Quell’accelerazione si spiega con la perestroika che Michail Gorbaciov aveva avviato in Unione sovietica?
«Fu il combinato disposto di tre cose. Primo, la perestroika. Che significò anche che l’Urss rinunciò al suo potere sui Paesi satelliti.
Secondo, una leadership nella Ddr che non si mostrò più in grado di mantenere credibilmente il potere. Terzo, i movimenti di opposizione che accelerarono grazie alle prime due premesse».
Come mai Honecker fu l’ultimo - forse con l’unica eccezione del romeno Ceausescu - a capire la portata della rivoluzione di Gorbaciov? Perché si irrigidì fino alla fine?
«Penso che Honecker sia stato invece il primo a capire la perestroika, a comprendere che non sarebbe andata da nessuna parte. Ciò a cui aspirava Gorbaciov fallì: Honecker capì per primo che quel tipo di riforme liberali non erano compatibili con quel tipo di comunismo».
Ma se avesse capito le conseguenze politiche della perestroika non avrebbe dovuto aprirsi prima, come fecero ad esempio gli ungheresi?
«Honecker sapeva benissimo che la Ddr era un caso a parte. Con la caduta dei regimi in Polonia o in Ungheria, i Paesi sopravvissero. Le Germanie, all’epoca, erano due. La fine del regime avrebbe messo a rischio la sovranità della Ddr».
Ecco, la crudeltà del regime tedesco e la pervasività dei suoi famigerati servizi segreti, la Stasi, si spiegano anche col fatto che di là del muro c’era un altro pezzo di Germania?
«Esatto. Era l’eterna ipoteca sull’esistenza della Ddr».
A proposito di due Germanie. Facciamo un salto in avanti. Neanche tre settimane dopo la caduta del Muro, il 28 novembre, Helmut Kohl va al Bundestag e vagheggia una Germania unificata. Mezzo mondo cade dalla sedia. Cosa lo portò a quel colpo di genio?
«Kohl non è mai stato un intellettuale. Ma aveva istinto politico. Anche sull’Europa. Quando cadde il Muro, lui capì immediatamente che l’elefante nella stanza era quello: la riunificazione. Agì per non perdere il controllo.
Si mise a capo della rivoluzione. Altrettanto importante come il 28 novembre fu la sua visita a Dresda il 19 dicembre: i cittadini che lo acclamarono lì rafforzarono la spinta che portò alla rapida riunificazione».
Pensa che la cautela della Spd in quei mesi cruciali – dopo decenni di ostentata Ostpolitik – abbia contribuito al fatto che a Est non sia mai diventato un partito forte?
«Assolutamente. Non è mai riuscita a "scaldarsi" all’idea della riunificazione. Ma la Spd è anche stata "catturata" dai movimenti di opposizione.

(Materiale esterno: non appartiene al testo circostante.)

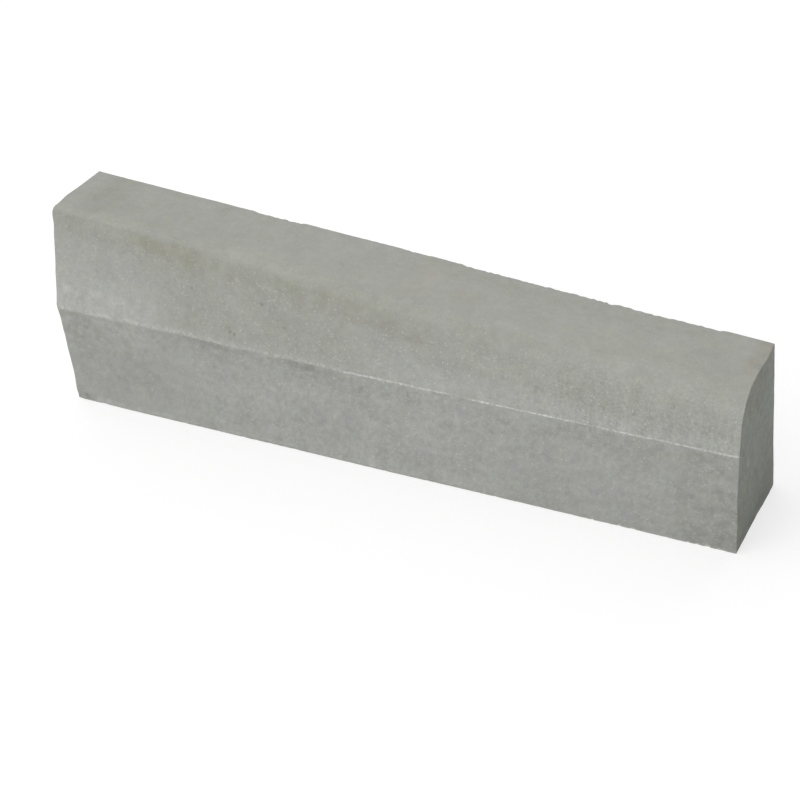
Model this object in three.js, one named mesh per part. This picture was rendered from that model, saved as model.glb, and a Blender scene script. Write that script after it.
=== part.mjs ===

E si è totalmente chiusa — come i Verdi — rispetto ai membri della Sed, del partito del regime. La Cdu di Kohl si è mostrata più flessibile. E le elezioni di marzo del 1990 hanno dimostrato che aveva ragione lui e che i movimenti di opposizione che tanto avevano fatto per buttare giù il Muro, non avevano la maggioranza nel Paese».
Ci sono decisioni di quei mesi - ad esempio il cambio 1:1 del marco dell’Est e dell’Ovest o l’adeguamento dei salari - che sembravano economicamente folli ma si sono rivelate politicamente inevitabili. O no?
«Sì, furono inevitabili. Sul mercato nero il marco dell’Ovest ne valeva otto o dieci dell’Est. E i salari della Ddr valevano un terzo di quelli dell’Ovest.
Pensi se si fosse scelto il cambio 1:2, il valore dei salari sarebbe crollato a un sesto. La grande emergenza, allora, era la migrazione di massa da Est a Ovest. Una decisione meno generosa avrebbe accelerato quell’esodo».
Come disse qualcuno la gente "votava con i piedi"… Allargando il campo all’Europa: come fece Kohl a convincere i tedeschi a rinunciare all’unico simbolo di potere che si erano concessi nel dopoguerra, il marco?
«Semplice. Non li convinse a rinunciare al marco: lo fece e basta. L’euro non è il prezzo della Germania per la riunificazione: è il prezzo per la sua forza economica in Europa già negli anni ’80. Alcuni cruciali passi verso l’euro erano stati intrapresi prima del 1989. Quelle tedesche furono concessioni ex post per la sua forza economica in Europa, il motivo per cui i francesi volevano l’euro e la banca centrale. E ricordiamocene: i tedeschi volevano prima la convergenza economica, poi la moneta. Prevalse la teoria opposta, francese ma anche italiana, che introdusse la moneta unica per poi sperare in una convergenza futura».